Media acapkali memberitakan isu-isu strategis nasional lainnya ketimbang isu difabel. Pemberitaan terkait difabel pun hanya pada momen tertentu, seperti halnya peringatan hari disabilitas. Tak jarang pula dalam memberitakan kelompok difabel, media tak melibatkan kelompok difabel untuk memberikan opininya.
“Kalian boleh membahas kami, meneliti kami, tapi harus melibatkan kami,” imbuh Ajiwan.
Ajiwan juga merupakan penyandang tuna netra. Ia menceritakan kisahnya saat hendak keluar rumah sendirian, tetangganya meragukan kemampuannya tanpa ada yang menemani.
“Pada saat saya hendak keluar rumah sendirian ada tetangga yang bertanya apakah saya bisa keluar rumah sendirian,” jelasnya.
Ajiwan kemudian menjelaskan beberapa faktor yang menyebabkan kelompok difabel termarginalkan. Mulai dari jumlahnya yang dianggap minoritas, masyarakat yang kurang terbiasa dengan keberagaman, hingga angapan aneh terhadap difabel di tempat umum. Demikian pula, lanjut Ajiwan, jika ada difabel yang berprestasi maka hal itu dianggap sebagai sesuatu yang luar biasa.
“Kalau ada kelompok difabel muncul di tempat umum, masih menjadi bahan tontonan,” katanya.
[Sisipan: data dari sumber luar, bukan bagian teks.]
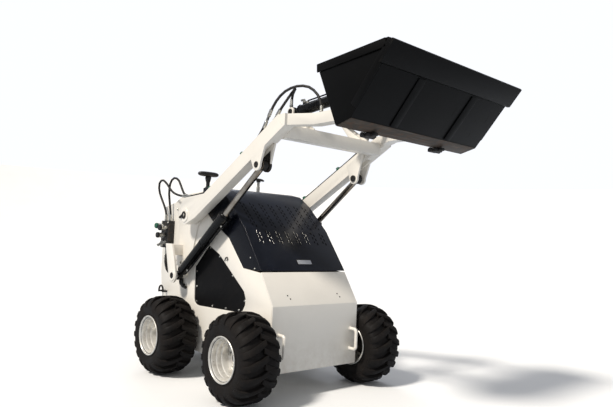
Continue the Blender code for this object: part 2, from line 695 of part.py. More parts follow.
# ---------------------------------------------------------------- bucket
def make_bucket(bucket):
    outer = [BUCKET_BACK_TOP, BUCKET_BACK_FOOT, BUCKET_HEEL, BUCKET_LIP]
    outline = outer + [BUCKET_CORNER]
    shell = bucket.add("bucket_shell", prism(outline, -BUCKET_HALF, BUCKET_HALF), bucket_paint())
    inner = inset_path(outer[::-1], BUCKET_WALL)
    inner[0] = tuple(Vector(inner[0]) + (Vector(inner[0]) - Vector(inner[1])).normalized() * 0.05)
    inner[-1] = tuple(Vector(inner[-1]) + (Vector(inner[-1]) - Vector(inner[-2])).normalized()
                      * 0.05)
    mouth = inner + [(0.870, 1.750), (1.450, 1.750)]
    reach = BUCKET_HALF - BUCKET_WALL
    cut(bucket, shell, prism(mouth, -reach, reach))

    # cutting edge: a thick strip under the floor at the lip
    lip, heel = Vector(BUCKET_LIP), Vector(BUCKET_HEEL)
    back = (heel - lip).normalized()
    down = Vector((-back.y, back.x))
    if down.y > 0:
        down = -down
    strip = [lip + down * SEAT_GAP - back * 0.002, lip + down * 0.012,
             lip + back * 0.100 + down * 0.012, lip + back * 0.108 + down * SEAT_GAP]
    bucket.add("cutting_edge", prism([tuple(p) for p in strip], -BUCKET_EDGE_HALF,
                                     BUCKET_EDGE_HALF), bucket_paint())


def make_attach_plate(bucket):
    """The quick-attach plate on the bucket's back, with lugs for the arms and cylinders."""
    top, foot = Vector(BUCKET_BACK_TOP), Vector(BUCKET_BACK_FOOT)
    down = (foot - top).normalized()
    out = Vector((down.y, -down.x))
    if out.x > 0:
        out = -out

    def point(distance, reach):
        p = top + down * distance + out * reach
        return (p.x, p.y)

    length = (foot - top).length
    plate = bucket.add("attach_plate",
                       prism([point(0.030, SEAT_GAP), point(length - 0.010, SEAT_GAP),
                              point(length - 0.010, 0.012), point(0.030, 0.012)],
                             -0.345, 0.345), white_paint())
    for side in (RIGHT, LEFT):
        # window that lets the tilt rod's eye swing
        cut(bucket, plate, prism([point(0.036, -0.01), point(0.150, -0.01), point(0.150, 0.03),
                                  point(0.036, 0.03)],
                                 side * TILT_Y - 0.021, side * TILT_Y + 0.021))
        eye = Vector(TILT_EYE)
        lug = [point(0.034, 0.006)] + arc(eye, 0.024, 120, 240, 8) + [point(0.150, 0.006)]
        for offset in (-0.031, 0.021):
            weld(bucket, plate, prism(lug, side * TILT_Y + offset, side * TILT_Y + offset + 0.010))
        pivot = Vector(TOOL_PIVOT)
        ear = [point(0.215, 0.006)] + arc(pivot, 0.026, 130, 290, 8) \
            + [point(length - 0.010, 0.006)]
        for inner in (FOREARM_INNER - RUNNING_GAP - 0.012, FOREARM_OUTER + RUNNING_GAP):
            weld(bucket, plate, prism(ear, side * inner, side * (inner + 0.012)))
        weld(bucket, plate, turned([(0, FOREARM_INNER - 0.014),
                                    (PIN_RADIUS, FOREARM_INNER - 0.014),
                                    (PIN_RADIUS, FOREARM_OUTER + 0.014),
                                    (0, FOREARM_OUTER + 0.014)], TOOL_PIVOT, side, 20))


# ---------------------------------------------------------------- operator platform
def make_platform(chassis):
    """The step that the operator rides on; it folds up against the rear panel."""
    x, z = PLATFORM_HINGE
    platform = Body("platform_hinge", (x, 0, z), chassis)
    bore = 0.008 + PIN_PLAY
    step = platform.add("operator_platform",
                        slab((PLATFORM_REAR_X, -PLATFORM_HALF, z - PLATFORM_THICK / 2),
                             (x, PLATFORM_HALF, z + PLATFORM_THICK / 2)), iron())
    weld(platform, step, turned([(0, -PLATFORM_HALF), (PLATFORM_THICK / 2 - 0.0005, -PLATFORM_HALF),
                                 (PLATFORM_THICK / 2 - 0.0005, PLATFORM_HALF), (0, PLATFORM_HALF)],
                                (x, z), 1, 24))
    for side in (RIGHT, LEFT):
        cut(platform, step, turned([(0, PLATFORM_HALF - 0.034), (bore, PLATFORM_HALF - 0.034),
                                    (bore, PLATFORM_HALF + 0.02), (0, PLATFORM_HALF + 0.02)],
                                   (x, z), side, 16))


# ---------------------------------------------------------------- hoses
def smooth_route(points, spacing):
    """Even steps along a smooth curve that passes through the given points."""
    points = [Vector(p) for p in points]
    padded = [2 * points[0] - points[1]] + points + [2 * points[-1] - points[-2]]
    fine = []
    for before, start, end, after in zip(padded, padded[1:], padded[2:], padded[3:]):
        for k in range(24):
            t = k / 24
            fine.append(0.5 * (2 * start + (end - before) * t
                               + (2 * before - 5 * start + 4 * end - after) * t * t
                               + (3 * start - before - 3 * end + after) * t ** 3))
    fine.append(points[-1])
    travelled = [0.0]
    for first, second in zip(fine, fine[1:]):
        travelled.append(travelled[-1] + (second - first).length)
    count = max(8, round(travelled[-1] / spacing))
    route, place = [], 0
    for k in range(count + 1):
        target = travelled[-1] * k / count
        while place < len(fine) - 2 and travelled[place + 1] < target:
            place += 1
        share = (target - travelled[place]) / (travelled[place + 1] - travelled[place])
        route.append(fine[place].lerp(fine[place + 1], min(max(share, 0.0), 1.0)))
    return route


def make_hose(body, name, points):
    """A hydraulic hose: a round tube along a smooth route, with filled ends."""
    curve = bpy.data.curves.new(name, "CURVE")
    curve.dimensions = "3D"
    curve.bevel_depth = HOSE_RADIUS
    curve.bevel_resolution = 3
    curve.use_fill_caps = True
    route = smooth_route(points, 5 * HOSE_RADIUS)
    spline = curve.splines.new("POLY")
    spline.points.add(len(route) - 1)
    for place, point in zip(spline.points, route):
        place.co = (*point, 1.0)
    body.add(name, curve, rubber())


def arm_surface(x, rise):
    """The height at x of a line that runs a given rise above the arm's upper edge."""
    high = ARM_DEPTH - ARM_DROP
    heel = arm_edge_at(ARM_HEEL_X, high)
    if x >= ARM_HEEL_X:
        return arm_edge_at(x, high)[1] + rise / math.cos(ARM_SLOPE)
    share = (x - ARM_TAIL[0]) / (ARM_HEEL_X - ARM_TAIL[0])
    return ARM_TAIL[1] + share * (heel[1] - ARM_TAIL[1]) + rise


def make_tower_hoses(chassis):
    """Two hoses that loop up from the outlet block to the arm, and one down to the cylinder."""
    x_from, x_to, z_from, z_to = COUPLER
    middle = -(BODY_HALF + SEAT_GAP + COUPLER_DEPTH / 2)
    top, bottom = z_to + SEAT_GAP, z_from - SEAT_GAP
    end_x, end_z = ARM_TAIL[0] - 0.027, ARM_TAIL[1] + 0.014
    x = x_from + 0.020
    make_hose(chassis, "tower_hose_rear",
              [(x, middle, top), (x, middle, top + 0.040),
               (x - 0.020, middle - 0.008, top + 0.095), (x - 0.060, middle - 0.015, top + 0.155),
               (x - 0.083, middle - 0.021, top + 0.205), (x - 0.070, middle - 0.027, top + 0.252),
               (x - 0.018, middle - 0.031, top + 0.267), (x + 0.048, middle - 0.034, top + 0.238),
               (x + 0.130, middle - 0.036, end_z + 0.034), (end_x - 0.090, middle - 0.037, end_z + 0.009),
               (end_x, middle - 0.037, end_z)])
    x = x_to - 0.025
    make_hose(chassis, "tower_hose_front",
              [(x, middle, top), (x, middle, top + 0.045),
               (x - 0.005, middle - 0.008, top + 0.115), (x - 0.010, middle - 0.014, top + 0.185),
               (x + 0.012, middle - 0.019, top + 0.250), (x + 0.065, middle - 0.020, top + 0.276),
               (x + 0.122, middle - 0.020, top + 0.256), (end_x - 0.093, middle - 0.019, end_z + 0.059),
               (end_x - 0.056, middle - 0.019, end_z + 0.019), (end_x, middle - 0.019, end_z)])
    x = x_from + 0.045
    base_x, base_z = LIFT_BASE[0] - LIFT_PIN_RADIUS - SEAT_GAP, LIFT_BASE[1]
    make_hose(chassis, "cylinder_hose",
              [(x, middle, bottom), (x, middle, bottom - 0.040), (x + 0.003, middle, bottom - 0.090),
               (x + 0.030, middle + 0.001, base_z + 0.024), (x + 0.085, middle + 0.003, base_z + 0.002),
               (base_x - 0.054, -0.326, base_z), (base_x, -0.326, base_z)])


def make_arm_hoses(arms, side):
    """Two hoses along the top of the arm. One arcs over to the forearm, one to the lug."""
    rest = HOSE_RADIUS + 2 * SEAT_GAP

    def lying(y, rises):
        return [(x, side * y, arm_surface(x, rest + rise)) for x, rise in rises]

    flat = [(ARM_TAIL[0] + 0.010, 0), (-0.240, 0), (-0.165, 0.0004), (-0.120, 0.003),
            (-0.070, 0.001), (0.010, 0), (0.150, 0)]
    outer, inner = ARM_OUTER - 0.025, ARM_INNER + 0.014
    tall, ahead = FOREARM_TOP, FOREARM_BEND_X
    make_hose(arms, side_name(side) + "_arm_hose_outer",
              lying(outer, flat + [(0.300, 0), (0.365, 0.008)])
              + [(0.418, side * 0.370, tall - 0.022), (0.450, side * 0.364, tall + 0.040),
                 (0.484, side * 0.356, tall + 0.089), (0.530, side * 0.342, tall + 0.128),
                 (0.592, side * 0.318, tall + 0.148), (ahead - 0.070, side * 0.293, tall + 0.138),
                 (ahead - 0.018, side * 0.280, tall + 0.094), (ahead + 0.009, side * 0.277, tall + 0.040),
                 (ahead + 0.012, side * 0.277, tall - 0.005 + SEAT_GAP)])
    base_x, base_z = TILT_BASE[0], TILT_BASE[1] + 0.025 + SEAT_GAP
    make_hose(arms, side_name(side) + "_arm_hose_inner",
              lying(inner, flat + [(0.320, 0), (0.400, 0.006)])
              + [(0.462, side * 0.351, tall - 0.014), (0.500, side * 0.346, tall + 0.036),
                 (0.532, side * 0.332, tall + 0.084), (0.545, side * 0.308, tall + 0.128),
                 (0.530, side * 0.278, tall + 0.154), (0.493, side * 0.252, tall + 0.155),
                 (base_x + 0.016, side * 0.232, base_z + 0.066),
                 (base_x, side * 0.226, base_z + 0.026), (base_x, side * 0.226, base_z)])


# ---------------------------------------------------------------- the machine
def main():
    clear_scene()
    chassis = Body("machine", (0, 0, 0))
    chassis.empty.location = (-LENGTH_MIDDLE, 0, 0)

    make_front_panel(chassis)
    make_belly_pan(chassis)
    make_rear_panel(chassis)
    make_console(chassis)
    make_engine(chassis)
    make_coupler_block(chassis)
    make_tower_hoses(chassis)
    make_rear_pad(chassis)
    make_hood(chassis)
    make_platform(chassis)

    arms = Body("lift_arm_axis", (ARM_PIVOT[0], 0, ARM_PIVOT[1]), chassis)
    bucket = Body("bucket_axis", (TOOL_PIVOT[0], 0, TOOL_PIVOT[1]), arms)
    make_cross_tube(arms)
    make_bucket(bucket)
    make_attach_plate(bucket)

    for side in (RIGHT, LEFT):
        make_side_frame(chassis, side)
        make_side_grille(chassis, side)
        make_tower_plate(chassis, side)
        make_cylinder_lug(chassis, side)
        make_front_handle(chassis, side)
        make_tie_ring(chassis, side)
        make_control_lever(chassis, side)
        make_lift_arm(arms, side)
        make_arm_hoses(arms, side)
        make_cylinder(chassis, "lift", side, LIFT_BASE, LIFT_EYE, LIFT_Y,
                      (LIFT_BARREL_RADIUS, LIFT_BARREL_LENGTH, 0.180),
                      (LIFT_ROD_RADIUS, LIFT_ROD_LENGTH))
        make_cylinder(arms, "tilt", side, TILT_BASE, TILT_EYE, TILT_Y,
                      (TILT_BARREL_RADIUS, TILT_BARREL_LENGTH, 0.042),
                      (TILT_ROD_RADIUS, TILT_ROD_LENGTH))
        for end in ("front", "rear"):
            make_drive_hub(chassis, end, side)
            make_wheel(chassis, end, side)
    bpy.context.view_layer.update()


main()
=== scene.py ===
"""Looks for a compact stand-on loader: paint, tyres, trim, hoses, light and camera.

The CAD frame is fixed. Sizes are in metres. Shapes are worked out in the machine's own axes, +X
forward, +Y to its left and +Z up with X = 0 midway between the axles, and new_piece() shifts each
one into place.
"""

import json
import math

import bmesh
import bpy
import numpy as np
from mathutils import Matrix, Vector

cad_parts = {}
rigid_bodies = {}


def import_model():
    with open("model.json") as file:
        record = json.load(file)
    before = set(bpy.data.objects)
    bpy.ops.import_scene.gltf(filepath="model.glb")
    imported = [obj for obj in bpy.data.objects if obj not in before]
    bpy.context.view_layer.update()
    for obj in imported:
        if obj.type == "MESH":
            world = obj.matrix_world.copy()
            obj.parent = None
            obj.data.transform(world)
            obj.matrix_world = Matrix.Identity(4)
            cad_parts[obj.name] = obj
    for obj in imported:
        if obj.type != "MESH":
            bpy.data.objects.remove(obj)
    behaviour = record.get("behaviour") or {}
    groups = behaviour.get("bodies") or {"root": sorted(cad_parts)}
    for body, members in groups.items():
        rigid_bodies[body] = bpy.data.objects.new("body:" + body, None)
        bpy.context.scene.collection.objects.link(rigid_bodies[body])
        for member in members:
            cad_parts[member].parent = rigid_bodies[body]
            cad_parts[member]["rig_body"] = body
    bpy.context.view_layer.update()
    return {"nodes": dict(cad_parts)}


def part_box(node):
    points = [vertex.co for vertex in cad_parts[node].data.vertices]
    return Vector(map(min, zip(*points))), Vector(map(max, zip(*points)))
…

Ajiwan juga mengajak masyarakat untuk lebih ramah kepada kelompok difabel. Beberapa upaya menjadikan lingkungan yang inklusi menurutnya adalah dengan lebih mengenal dan memperdalam isu difabel, berinteraksi langsung dengan difabel, hingga kampanye isu inklusi lewat media sosial atau media lain yang dapat dijangkau. Penggunaan diksi dan pemilihan angle yang tepat dalam pemberitaan media juga menjadi hal yang perlu diperhatikan.
“Isu difabel bisa disandingkan dengan isu yang lain, difabel tidak diberitakan secara berlebihan dan porsinya sama dengan isu yang lain,” pungkasnya.